→ Written problem
Output exactly the lines from the first one down to the line containing "HAMMERED_TOP = 9", inclusive.

→ Provided data
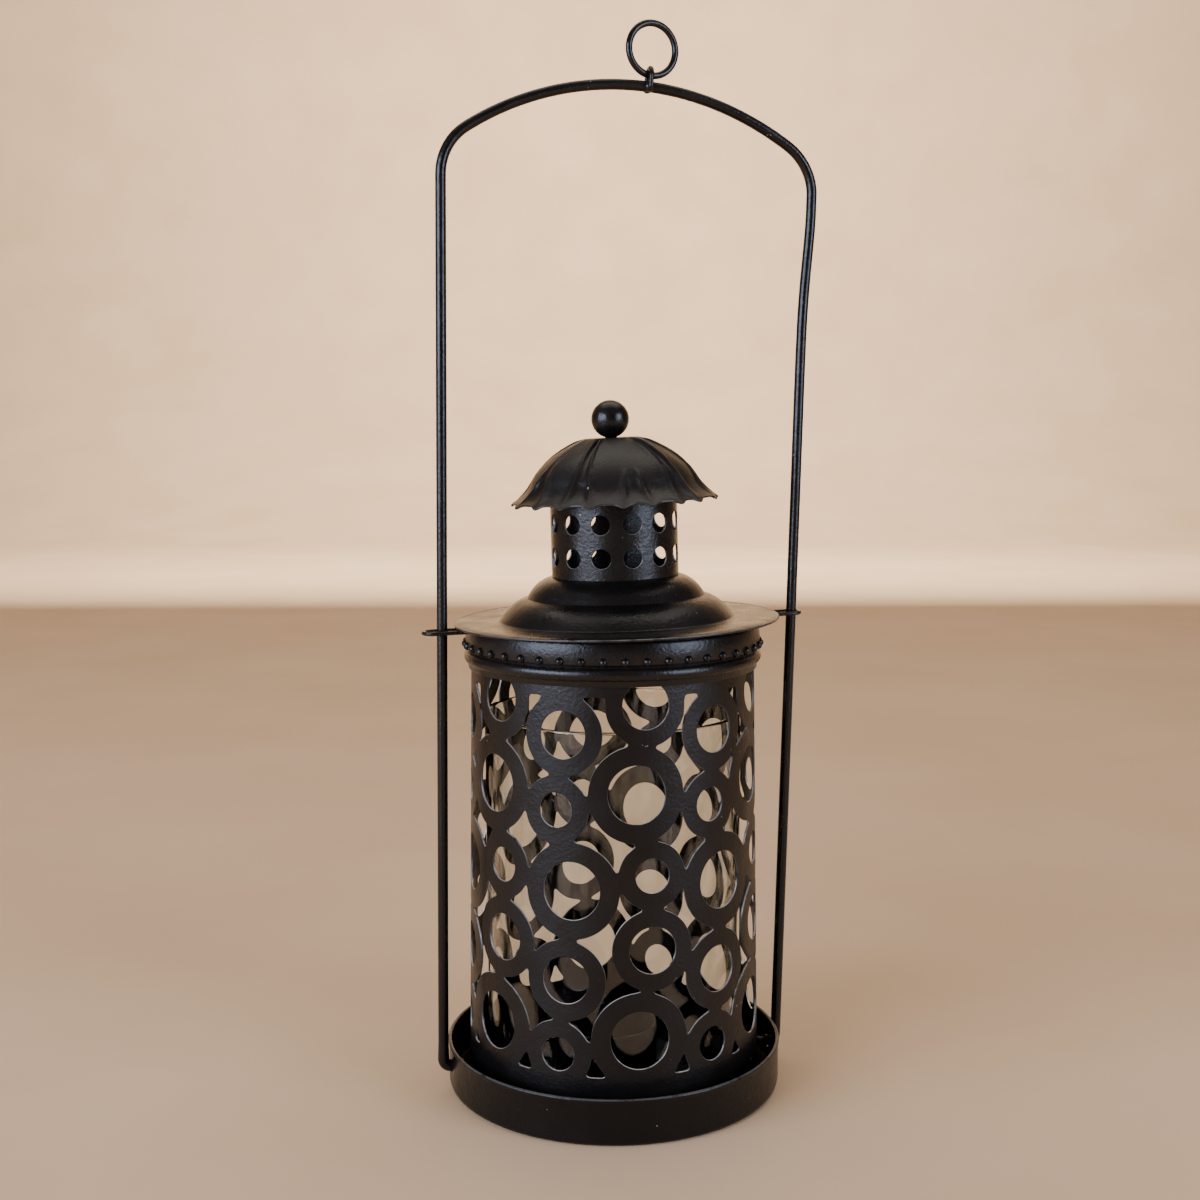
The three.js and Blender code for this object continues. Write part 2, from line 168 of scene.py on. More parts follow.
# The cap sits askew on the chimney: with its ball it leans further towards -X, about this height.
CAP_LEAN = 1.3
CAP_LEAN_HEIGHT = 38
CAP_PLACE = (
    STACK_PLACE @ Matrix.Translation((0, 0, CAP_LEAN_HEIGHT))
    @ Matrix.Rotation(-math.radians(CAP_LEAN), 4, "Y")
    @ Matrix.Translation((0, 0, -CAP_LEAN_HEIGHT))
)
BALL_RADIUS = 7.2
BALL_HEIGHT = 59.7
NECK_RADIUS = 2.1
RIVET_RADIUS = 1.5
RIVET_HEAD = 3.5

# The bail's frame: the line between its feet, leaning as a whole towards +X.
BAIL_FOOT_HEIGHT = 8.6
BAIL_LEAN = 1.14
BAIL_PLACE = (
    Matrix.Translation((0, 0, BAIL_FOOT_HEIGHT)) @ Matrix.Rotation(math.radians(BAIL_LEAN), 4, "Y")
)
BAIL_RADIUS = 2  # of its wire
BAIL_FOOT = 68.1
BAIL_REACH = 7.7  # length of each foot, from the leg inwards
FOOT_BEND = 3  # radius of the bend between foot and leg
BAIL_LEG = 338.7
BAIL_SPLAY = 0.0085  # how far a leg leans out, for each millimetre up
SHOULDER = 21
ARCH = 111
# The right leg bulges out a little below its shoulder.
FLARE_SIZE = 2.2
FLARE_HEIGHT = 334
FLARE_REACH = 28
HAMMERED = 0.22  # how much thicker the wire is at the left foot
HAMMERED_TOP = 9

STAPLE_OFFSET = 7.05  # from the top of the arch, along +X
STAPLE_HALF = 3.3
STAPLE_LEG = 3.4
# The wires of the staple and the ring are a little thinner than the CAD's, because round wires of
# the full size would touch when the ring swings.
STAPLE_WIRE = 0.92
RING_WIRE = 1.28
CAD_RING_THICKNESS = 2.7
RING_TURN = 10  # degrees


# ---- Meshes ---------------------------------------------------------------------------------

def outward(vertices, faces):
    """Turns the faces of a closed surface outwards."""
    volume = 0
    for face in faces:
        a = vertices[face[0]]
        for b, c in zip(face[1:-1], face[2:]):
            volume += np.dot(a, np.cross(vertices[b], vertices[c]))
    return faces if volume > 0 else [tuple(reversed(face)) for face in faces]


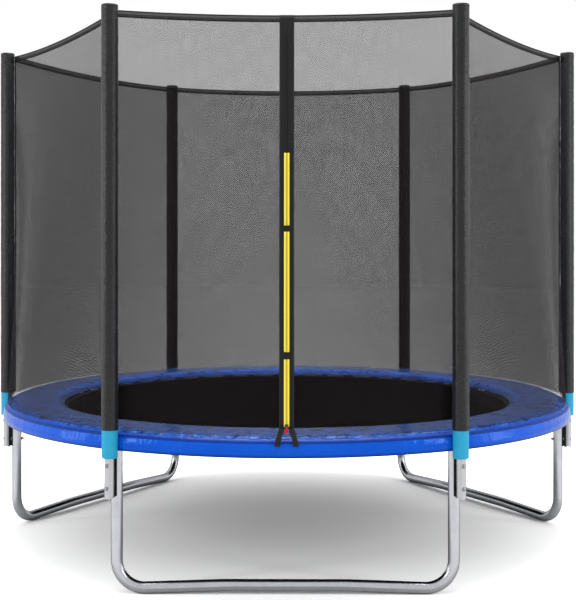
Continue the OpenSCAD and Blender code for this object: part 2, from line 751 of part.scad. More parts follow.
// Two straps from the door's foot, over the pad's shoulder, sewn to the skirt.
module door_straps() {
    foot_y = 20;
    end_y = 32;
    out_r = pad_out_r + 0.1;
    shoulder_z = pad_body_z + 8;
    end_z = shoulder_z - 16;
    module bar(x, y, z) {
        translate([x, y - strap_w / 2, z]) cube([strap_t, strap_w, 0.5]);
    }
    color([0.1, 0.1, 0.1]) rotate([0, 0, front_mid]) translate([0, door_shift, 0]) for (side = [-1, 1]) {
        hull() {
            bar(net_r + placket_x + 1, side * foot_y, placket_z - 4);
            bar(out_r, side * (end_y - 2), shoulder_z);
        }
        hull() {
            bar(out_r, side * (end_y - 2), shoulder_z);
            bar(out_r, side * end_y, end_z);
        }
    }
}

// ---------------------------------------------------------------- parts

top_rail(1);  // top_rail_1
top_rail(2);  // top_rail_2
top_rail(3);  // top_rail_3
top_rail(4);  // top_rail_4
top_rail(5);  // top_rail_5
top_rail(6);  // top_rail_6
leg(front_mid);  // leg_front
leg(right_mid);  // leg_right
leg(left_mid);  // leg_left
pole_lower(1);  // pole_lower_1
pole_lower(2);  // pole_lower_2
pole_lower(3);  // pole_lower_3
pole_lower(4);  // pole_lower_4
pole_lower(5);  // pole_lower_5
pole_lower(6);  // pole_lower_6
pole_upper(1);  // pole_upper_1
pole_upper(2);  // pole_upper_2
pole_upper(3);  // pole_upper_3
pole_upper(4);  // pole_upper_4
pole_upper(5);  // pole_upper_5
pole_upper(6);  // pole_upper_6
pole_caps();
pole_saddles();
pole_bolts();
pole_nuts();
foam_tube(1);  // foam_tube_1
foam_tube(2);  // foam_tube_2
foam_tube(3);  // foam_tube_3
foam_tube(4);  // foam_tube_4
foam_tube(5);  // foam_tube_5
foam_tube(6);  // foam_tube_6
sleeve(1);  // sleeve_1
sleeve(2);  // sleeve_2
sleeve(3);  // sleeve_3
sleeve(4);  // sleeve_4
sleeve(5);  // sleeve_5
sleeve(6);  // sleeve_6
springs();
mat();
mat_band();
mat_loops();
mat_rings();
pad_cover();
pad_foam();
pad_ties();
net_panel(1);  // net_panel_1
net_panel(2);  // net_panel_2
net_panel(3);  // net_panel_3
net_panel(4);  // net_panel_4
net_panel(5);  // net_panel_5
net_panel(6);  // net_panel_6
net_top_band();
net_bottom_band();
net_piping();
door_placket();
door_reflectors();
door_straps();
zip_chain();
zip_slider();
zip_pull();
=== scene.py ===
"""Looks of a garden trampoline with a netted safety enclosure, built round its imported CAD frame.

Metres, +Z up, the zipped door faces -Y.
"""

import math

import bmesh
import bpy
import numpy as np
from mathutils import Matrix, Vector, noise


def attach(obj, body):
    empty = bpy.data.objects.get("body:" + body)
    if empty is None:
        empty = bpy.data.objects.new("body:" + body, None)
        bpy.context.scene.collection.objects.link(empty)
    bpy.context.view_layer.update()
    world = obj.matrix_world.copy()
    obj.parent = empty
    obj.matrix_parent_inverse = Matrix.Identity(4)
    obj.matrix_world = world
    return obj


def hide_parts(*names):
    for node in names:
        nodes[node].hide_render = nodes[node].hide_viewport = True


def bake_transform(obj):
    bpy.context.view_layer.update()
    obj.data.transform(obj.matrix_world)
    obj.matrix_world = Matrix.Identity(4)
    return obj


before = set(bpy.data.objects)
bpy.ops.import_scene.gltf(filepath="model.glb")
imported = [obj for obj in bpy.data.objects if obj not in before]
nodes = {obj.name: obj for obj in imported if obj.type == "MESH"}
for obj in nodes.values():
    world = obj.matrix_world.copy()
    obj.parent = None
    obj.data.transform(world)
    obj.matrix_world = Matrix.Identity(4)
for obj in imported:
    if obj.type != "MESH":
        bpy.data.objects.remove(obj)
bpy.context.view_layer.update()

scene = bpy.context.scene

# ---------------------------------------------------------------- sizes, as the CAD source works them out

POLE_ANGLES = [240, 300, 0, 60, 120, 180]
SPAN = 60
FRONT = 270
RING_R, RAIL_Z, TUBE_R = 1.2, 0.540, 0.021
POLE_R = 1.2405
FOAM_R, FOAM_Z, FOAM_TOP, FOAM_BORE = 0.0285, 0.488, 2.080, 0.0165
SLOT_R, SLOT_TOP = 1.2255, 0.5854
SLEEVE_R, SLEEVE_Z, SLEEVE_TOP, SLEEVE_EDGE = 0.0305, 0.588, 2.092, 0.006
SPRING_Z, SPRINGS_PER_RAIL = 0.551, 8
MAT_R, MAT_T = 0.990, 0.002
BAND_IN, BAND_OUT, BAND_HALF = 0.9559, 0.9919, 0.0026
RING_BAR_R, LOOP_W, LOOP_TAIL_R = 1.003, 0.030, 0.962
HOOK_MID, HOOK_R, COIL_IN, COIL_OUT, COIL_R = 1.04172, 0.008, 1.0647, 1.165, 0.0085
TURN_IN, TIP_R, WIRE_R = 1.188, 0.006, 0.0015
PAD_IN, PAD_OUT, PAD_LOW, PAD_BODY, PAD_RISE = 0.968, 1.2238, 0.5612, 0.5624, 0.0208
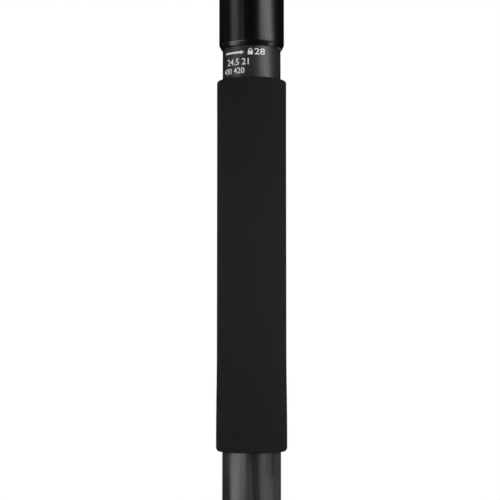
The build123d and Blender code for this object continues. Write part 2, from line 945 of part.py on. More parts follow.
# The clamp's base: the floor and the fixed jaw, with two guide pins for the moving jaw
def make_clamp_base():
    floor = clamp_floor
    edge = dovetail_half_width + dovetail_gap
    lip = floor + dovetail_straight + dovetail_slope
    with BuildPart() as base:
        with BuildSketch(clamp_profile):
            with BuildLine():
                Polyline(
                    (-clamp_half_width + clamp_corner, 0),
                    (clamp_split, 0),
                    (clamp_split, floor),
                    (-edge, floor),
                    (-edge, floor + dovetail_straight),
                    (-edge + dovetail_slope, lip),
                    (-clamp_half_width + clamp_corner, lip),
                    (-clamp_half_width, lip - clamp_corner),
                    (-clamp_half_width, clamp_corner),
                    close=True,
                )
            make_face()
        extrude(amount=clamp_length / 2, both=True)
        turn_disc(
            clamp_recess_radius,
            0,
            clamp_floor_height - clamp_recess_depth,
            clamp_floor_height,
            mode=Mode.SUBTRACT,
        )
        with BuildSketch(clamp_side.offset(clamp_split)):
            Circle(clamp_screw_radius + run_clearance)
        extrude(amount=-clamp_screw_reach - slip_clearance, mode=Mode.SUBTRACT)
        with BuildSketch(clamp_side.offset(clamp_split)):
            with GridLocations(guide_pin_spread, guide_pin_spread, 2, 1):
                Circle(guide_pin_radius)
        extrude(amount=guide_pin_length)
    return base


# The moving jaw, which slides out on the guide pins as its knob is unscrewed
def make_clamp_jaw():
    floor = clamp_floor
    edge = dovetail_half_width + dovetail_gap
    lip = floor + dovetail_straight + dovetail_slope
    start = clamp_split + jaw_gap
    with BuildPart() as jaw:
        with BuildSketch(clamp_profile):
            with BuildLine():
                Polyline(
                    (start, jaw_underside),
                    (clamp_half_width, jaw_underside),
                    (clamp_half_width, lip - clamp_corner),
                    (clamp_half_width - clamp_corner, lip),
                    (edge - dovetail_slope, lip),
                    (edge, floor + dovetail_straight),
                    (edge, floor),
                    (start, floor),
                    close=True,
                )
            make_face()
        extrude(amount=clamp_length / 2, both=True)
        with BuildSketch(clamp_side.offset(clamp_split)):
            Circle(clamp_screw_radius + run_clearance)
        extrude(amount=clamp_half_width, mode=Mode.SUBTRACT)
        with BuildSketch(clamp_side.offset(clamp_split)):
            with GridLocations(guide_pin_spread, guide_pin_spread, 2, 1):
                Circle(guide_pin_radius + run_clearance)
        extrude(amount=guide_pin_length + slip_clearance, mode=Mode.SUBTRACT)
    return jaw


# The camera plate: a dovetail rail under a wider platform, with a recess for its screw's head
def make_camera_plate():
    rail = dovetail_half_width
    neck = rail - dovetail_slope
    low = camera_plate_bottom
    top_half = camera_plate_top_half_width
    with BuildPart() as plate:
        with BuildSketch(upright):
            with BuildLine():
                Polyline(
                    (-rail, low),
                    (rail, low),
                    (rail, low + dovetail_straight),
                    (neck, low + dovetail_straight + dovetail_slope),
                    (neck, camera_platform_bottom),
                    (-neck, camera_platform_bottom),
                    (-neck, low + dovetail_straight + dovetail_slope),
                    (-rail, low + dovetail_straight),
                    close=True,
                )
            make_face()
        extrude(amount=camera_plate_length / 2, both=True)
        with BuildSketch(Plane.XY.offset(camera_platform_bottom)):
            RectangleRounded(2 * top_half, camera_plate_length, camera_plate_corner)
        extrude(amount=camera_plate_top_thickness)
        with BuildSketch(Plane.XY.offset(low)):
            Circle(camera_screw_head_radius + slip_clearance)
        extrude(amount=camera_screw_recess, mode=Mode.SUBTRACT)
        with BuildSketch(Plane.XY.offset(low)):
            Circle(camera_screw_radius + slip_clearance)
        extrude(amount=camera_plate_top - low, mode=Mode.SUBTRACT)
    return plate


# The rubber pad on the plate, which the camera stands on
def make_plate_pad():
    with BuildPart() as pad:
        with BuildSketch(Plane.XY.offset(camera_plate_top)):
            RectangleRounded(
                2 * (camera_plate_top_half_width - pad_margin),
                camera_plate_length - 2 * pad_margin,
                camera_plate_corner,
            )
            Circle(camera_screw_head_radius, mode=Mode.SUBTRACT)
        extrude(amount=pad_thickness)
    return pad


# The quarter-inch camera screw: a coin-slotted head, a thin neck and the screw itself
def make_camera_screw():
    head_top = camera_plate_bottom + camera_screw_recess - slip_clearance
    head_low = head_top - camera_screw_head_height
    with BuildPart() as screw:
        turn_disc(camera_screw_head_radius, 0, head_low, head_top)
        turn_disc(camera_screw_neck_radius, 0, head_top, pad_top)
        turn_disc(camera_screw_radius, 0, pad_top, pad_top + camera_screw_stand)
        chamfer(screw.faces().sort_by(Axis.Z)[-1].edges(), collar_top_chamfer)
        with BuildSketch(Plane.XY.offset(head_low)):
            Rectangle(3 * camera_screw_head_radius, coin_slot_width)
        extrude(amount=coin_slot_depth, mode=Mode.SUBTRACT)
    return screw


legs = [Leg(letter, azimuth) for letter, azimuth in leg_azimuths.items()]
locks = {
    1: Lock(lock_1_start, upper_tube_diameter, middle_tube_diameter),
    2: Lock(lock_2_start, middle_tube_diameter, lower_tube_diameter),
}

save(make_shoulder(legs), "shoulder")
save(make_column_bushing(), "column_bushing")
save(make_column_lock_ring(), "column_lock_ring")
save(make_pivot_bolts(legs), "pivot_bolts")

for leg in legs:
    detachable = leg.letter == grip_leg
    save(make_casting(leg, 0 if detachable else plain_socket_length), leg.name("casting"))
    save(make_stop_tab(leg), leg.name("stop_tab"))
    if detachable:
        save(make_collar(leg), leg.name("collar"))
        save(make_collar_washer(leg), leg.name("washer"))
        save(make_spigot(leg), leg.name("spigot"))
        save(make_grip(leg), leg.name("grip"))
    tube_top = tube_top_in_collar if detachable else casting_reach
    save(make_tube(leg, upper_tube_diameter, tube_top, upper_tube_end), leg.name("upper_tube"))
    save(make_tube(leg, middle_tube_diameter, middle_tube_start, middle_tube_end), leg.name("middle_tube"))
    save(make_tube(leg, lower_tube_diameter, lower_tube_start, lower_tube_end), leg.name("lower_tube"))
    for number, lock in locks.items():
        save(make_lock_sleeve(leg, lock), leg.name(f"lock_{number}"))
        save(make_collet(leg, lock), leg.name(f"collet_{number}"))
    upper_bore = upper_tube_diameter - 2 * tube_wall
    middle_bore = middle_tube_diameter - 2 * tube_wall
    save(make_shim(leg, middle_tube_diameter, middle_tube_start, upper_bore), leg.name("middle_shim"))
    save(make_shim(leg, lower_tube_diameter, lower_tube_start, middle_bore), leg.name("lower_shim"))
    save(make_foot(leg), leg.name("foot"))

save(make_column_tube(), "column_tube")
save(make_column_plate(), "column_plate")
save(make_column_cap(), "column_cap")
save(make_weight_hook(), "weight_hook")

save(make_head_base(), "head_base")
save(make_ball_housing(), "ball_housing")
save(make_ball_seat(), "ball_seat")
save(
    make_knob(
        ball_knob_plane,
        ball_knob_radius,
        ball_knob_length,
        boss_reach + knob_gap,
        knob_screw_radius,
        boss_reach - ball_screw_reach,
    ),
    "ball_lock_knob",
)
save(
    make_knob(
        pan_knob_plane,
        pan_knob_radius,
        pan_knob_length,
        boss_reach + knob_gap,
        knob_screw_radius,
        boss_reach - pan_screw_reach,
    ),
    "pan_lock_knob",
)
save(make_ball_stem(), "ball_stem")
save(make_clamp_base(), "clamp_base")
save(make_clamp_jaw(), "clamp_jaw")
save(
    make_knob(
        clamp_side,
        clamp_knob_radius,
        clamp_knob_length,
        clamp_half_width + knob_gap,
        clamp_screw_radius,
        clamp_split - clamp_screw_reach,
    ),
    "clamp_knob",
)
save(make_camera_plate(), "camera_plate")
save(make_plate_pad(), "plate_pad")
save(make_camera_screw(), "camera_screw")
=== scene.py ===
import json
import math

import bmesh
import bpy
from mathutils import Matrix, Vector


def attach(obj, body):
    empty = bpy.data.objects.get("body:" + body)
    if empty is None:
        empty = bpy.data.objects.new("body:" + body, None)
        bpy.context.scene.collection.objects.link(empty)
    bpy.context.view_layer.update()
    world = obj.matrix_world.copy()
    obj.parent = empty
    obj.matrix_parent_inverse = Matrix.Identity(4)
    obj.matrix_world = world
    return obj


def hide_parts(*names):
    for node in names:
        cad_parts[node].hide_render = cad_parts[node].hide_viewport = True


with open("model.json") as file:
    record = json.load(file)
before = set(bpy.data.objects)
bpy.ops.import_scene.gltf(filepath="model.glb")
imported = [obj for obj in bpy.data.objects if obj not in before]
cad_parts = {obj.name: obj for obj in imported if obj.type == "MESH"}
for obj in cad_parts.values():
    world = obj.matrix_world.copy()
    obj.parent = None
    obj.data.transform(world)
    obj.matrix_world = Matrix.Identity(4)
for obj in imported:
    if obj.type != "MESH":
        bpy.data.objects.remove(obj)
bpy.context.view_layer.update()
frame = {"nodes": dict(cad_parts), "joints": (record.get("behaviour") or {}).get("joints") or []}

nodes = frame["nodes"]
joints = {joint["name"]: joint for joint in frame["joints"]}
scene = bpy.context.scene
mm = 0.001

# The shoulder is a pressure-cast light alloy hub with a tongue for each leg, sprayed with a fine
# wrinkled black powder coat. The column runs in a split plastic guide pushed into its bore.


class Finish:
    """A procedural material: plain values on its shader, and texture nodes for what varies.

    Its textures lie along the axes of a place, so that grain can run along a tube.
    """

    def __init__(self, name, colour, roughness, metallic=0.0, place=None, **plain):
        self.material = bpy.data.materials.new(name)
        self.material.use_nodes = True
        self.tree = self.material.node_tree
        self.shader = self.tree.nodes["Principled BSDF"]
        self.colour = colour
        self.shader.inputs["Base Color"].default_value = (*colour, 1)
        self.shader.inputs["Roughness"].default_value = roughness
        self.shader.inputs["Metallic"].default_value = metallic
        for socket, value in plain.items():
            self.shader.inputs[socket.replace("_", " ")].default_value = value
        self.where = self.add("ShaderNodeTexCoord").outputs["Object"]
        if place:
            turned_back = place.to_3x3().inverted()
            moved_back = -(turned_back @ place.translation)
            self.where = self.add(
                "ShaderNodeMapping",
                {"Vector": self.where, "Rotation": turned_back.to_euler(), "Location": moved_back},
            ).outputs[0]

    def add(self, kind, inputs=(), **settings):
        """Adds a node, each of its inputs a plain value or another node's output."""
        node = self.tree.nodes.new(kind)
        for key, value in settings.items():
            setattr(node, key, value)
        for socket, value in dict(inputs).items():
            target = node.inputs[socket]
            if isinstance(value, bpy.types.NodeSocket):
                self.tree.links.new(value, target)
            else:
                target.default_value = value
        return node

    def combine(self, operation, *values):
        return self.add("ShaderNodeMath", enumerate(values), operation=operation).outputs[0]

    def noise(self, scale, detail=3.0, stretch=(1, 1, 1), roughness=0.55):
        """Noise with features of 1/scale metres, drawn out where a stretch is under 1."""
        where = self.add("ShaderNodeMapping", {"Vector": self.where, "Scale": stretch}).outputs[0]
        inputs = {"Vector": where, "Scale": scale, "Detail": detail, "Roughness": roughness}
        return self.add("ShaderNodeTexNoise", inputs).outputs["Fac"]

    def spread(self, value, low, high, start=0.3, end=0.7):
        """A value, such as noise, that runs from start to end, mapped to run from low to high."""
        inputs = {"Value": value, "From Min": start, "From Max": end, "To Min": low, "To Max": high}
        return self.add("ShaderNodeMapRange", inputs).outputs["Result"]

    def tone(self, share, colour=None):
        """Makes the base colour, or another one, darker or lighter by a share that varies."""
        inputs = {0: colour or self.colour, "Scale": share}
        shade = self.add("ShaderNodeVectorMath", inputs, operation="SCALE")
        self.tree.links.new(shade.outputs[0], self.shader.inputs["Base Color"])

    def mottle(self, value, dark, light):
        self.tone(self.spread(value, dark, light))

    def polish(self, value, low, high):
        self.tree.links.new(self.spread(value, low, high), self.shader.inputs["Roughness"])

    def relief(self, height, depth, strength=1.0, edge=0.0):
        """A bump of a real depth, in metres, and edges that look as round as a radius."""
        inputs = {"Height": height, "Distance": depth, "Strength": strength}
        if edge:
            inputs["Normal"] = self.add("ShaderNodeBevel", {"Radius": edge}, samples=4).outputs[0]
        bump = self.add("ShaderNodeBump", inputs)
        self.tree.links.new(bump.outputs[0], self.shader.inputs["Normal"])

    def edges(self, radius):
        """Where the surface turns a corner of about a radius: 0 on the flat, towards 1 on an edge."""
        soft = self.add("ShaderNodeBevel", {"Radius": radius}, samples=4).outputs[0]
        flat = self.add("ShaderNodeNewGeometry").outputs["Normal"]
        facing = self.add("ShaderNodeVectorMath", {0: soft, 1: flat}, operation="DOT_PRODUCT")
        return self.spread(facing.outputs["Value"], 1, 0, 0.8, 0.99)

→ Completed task
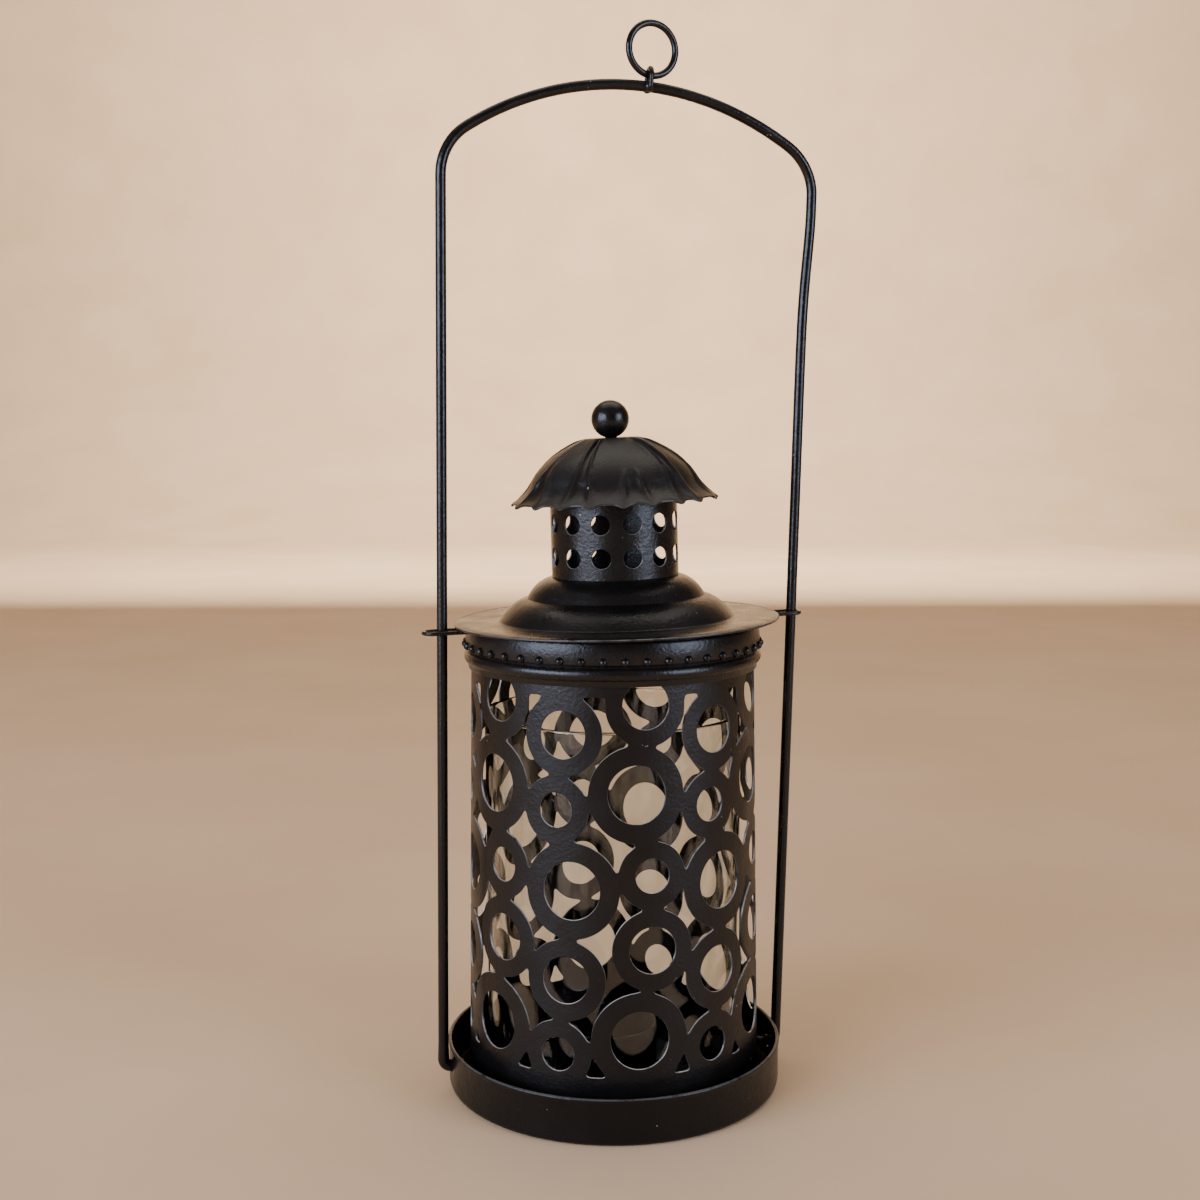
The three.js and Blender code for this object continues. Write part 2, from line 168 of scene.py on. More parts follow.
# The cap sits askew on the chimney: with its ball it leans further towards -X, about this height.
CAP_LEAN = 1.3
CAP_LEAN_HEIGHT = 38
CAP_PLACE = (
    STACK_PLACE @ Matrix.Translation((0, 0, CAP_LEAN_HEIGHT))
    @ Matrix.Rotation(-math.radians(CAP_LEAN), 4, "Y")
    @ Matrix.Translation((0, 0, -CAP_LEAN_HEIGHT))
)
BALL_RADIUS = 7.2
BALL_HEIGHT = 59.7
NECK_RADIUS = 2.1
RIVET_RADIUS = 1.5
RIVET_HEAD = 3.5

# The bail's frame: the line between its feet, leaning as a whole towards +X.
BAIL_FOOT_HEIGHT = 8.6
BAIL_LEAN = 1.14
BAIL_PLACE = (
    Matrix.Translation((0, 0, BAIL_FOOT_HEIGHT)) @ Matrix.Rotation(math.radians(BAIL_LEAN), 4, "Y")
)
BAIL_RADIUS = 2  # of its wire
BAIL_FOOT = 68.1
BAIL_REACH = 7.7  # length of each foot, from the leg inwards
FOOT_BEND = 3  # radius of the bend between foot and leg
BAIL_LEG = 338.7
BAIL_SPLAY = 0.0085  # how far a leg leans out, for each millimetre up
SHOULDER = 21
ARCH = 111
# The right leg bulges out a little below its shoulder.
FLARE_SIZE = 2.2
FLARE_HEIGHT = 334
FLARE_REACH = 28
HAMMERED = 0.22  # how much thicker the wire is at the left foot
HAMMERED_TOP = 9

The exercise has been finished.